No dedicated indication; the crew uses the WHEEL page and the downlock lights, and the WHEEL page auto-displays after 30 seconds if it was not already shown. After a gravity extension the hydraulic doors stay open (no hydraulics to close them), whereas after a normal extension the hydraulic doors are closed. The leg downlocks either way.


Key takeaways

Theme The one thing to remember
Philosophy Three independences — no green force, no LGCIU sequencing, no normal network
Power Battery hot buses (live under total electrical failure), dual circuits, half speed on one
Actuator Two motors + self-locking worm (one-way) + torque/thermal protection
Valves Cut-out isolates green; vent prevents cavitation/locks; shear pin keeps the chain moving
After extension L/G DOOR NOT CLOSED is normal; MAX SPEED 200 is a hard limit
Reversibility One-way; a RESET is required to return to normal — do not expect to re-retract

References

A330 specifics per FCOM DSC-32-10-30 (Gravity Extension — three-position selector OFF / DOWN guarded / RESET, motorised actuators close the cut-off valve and release the uplocks for gravity deployment and automatic downlock) and AMM 32-33-00 (Free Fall Extension — description and operation: the three independences, hot-bus dual-circuit power, twin-motor self-locking actuator with torque/thermal protection, cut-out/vent valves with shear-pin fail-safe, check/restrictor anti-cavitation, NLG door-wheel 15-second anti-clash, no dedicated indication / 30-second WHEEL page / L/G DOOR NOT CLOSED / MAX SPEED 200, NWS isolation).
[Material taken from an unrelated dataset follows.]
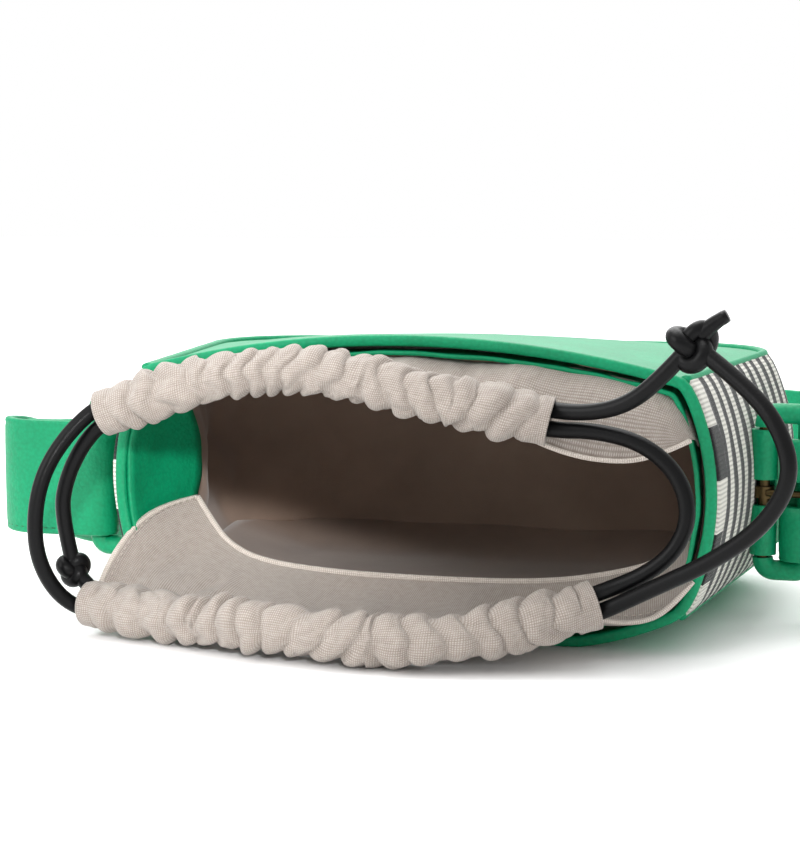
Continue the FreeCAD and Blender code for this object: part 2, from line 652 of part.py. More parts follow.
doc.recompute()
problems = []
for item in doc.Objects:
    if any(flag in ("Invalid", "Error") for flag in item.State):
        problems.append(f"{item.Name}: {item.State}")
for name, feature in nodes.items():
    shape = feature.Shape
    if shape.isNull() or not shape.isValid() or not shape.Solids:
        problems.append(f"{name}: null {shape.isNull()}, solids {len(shape.Solids)}")
if problems:
    raise RuntimeError("; ".join(problems))
os.makedirs("parts", exist_ok=True)
for name, feature in nodes.items():
    feature.Shape.exportStep(f"parts/{name}.step")
    box = feature.Shape.optimalBoundingBox(False, False)
    print(f"{name:24s} solids {len(feature.Shape.Solids)} x {box.XMin:.1f} {box.XMax:.1f}",
          f"y {box.YMin:.1f} {box.YMax:.1f} z {box.ZMin:.1f} {box.ZMax:.1f}")
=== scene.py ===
import math
import bmesh
import bpy
from mathutils import Matrix, Vector, noise


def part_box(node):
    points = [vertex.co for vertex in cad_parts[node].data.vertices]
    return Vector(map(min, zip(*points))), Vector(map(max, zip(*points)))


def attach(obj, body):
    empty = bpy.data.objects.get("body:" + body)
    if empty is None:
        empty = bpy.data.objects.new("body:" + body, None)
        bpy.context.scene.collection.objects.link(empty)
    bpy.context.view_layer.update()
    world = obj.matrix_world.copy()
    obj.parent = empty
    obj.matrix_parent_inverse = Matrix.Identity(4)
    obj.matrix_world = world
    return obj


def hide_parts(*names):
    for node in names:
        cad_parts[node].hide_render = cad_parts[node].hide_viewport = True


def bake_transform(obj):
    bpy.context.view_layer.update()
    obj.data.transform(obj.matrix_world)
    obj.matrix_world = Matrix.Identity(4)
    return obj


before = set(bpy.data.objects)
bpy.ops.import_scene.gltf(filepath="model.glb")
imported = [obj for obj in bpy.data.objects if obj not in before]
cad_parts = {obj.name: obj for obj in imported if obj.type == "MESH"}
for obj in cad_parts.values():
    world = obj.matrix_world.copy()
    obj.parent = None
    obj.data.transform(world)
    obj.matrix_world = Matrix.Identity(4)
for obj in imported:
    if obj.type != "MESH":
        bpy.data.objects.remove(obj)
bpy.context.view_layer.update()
mm = 0.001

# ------------------------------------------------------------------ studio
# A white floor, soft daylight from above and behind, and a narrow lamp on the
# left of the mouth. The camera looks in from a little to the right.
floor_mesh = bmesh.new()
bmesh.ops.create_grid(floor_mesh, x_segments=1, y_segments=1, size=6)
bmesh.ops.translate(floor_mesh, verts=floor_mesh.verts, vec=(0, 0, -0.2 * mm))
floor_data = bpy.data.meshes.new("studio_floor")
floor_mesh.to_mesh(floor_data)
floor_mesh.free()
studio_floor = bpy.data.objects.new("studio_floor", floor_data)
bpy.context.collection.objects.link(studio_floor)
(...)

The free-fall link diagram is an integrative synthesis of the AMM text. The full emergency-power architecture (batteries, hot buses, RAT) belongs to ATA-24; the lock-stay/spring downlock geometry is detailed in article 01 / article 02. The hydraulic-side rationale for a gravity extension with green still available is in the ATA-29 hydraulics chapter.

Independent study material, not an Airbus publication and not endorsed by the manufacturer. Always defer to the current operator FCOM, FCTM, and QRH for operational use.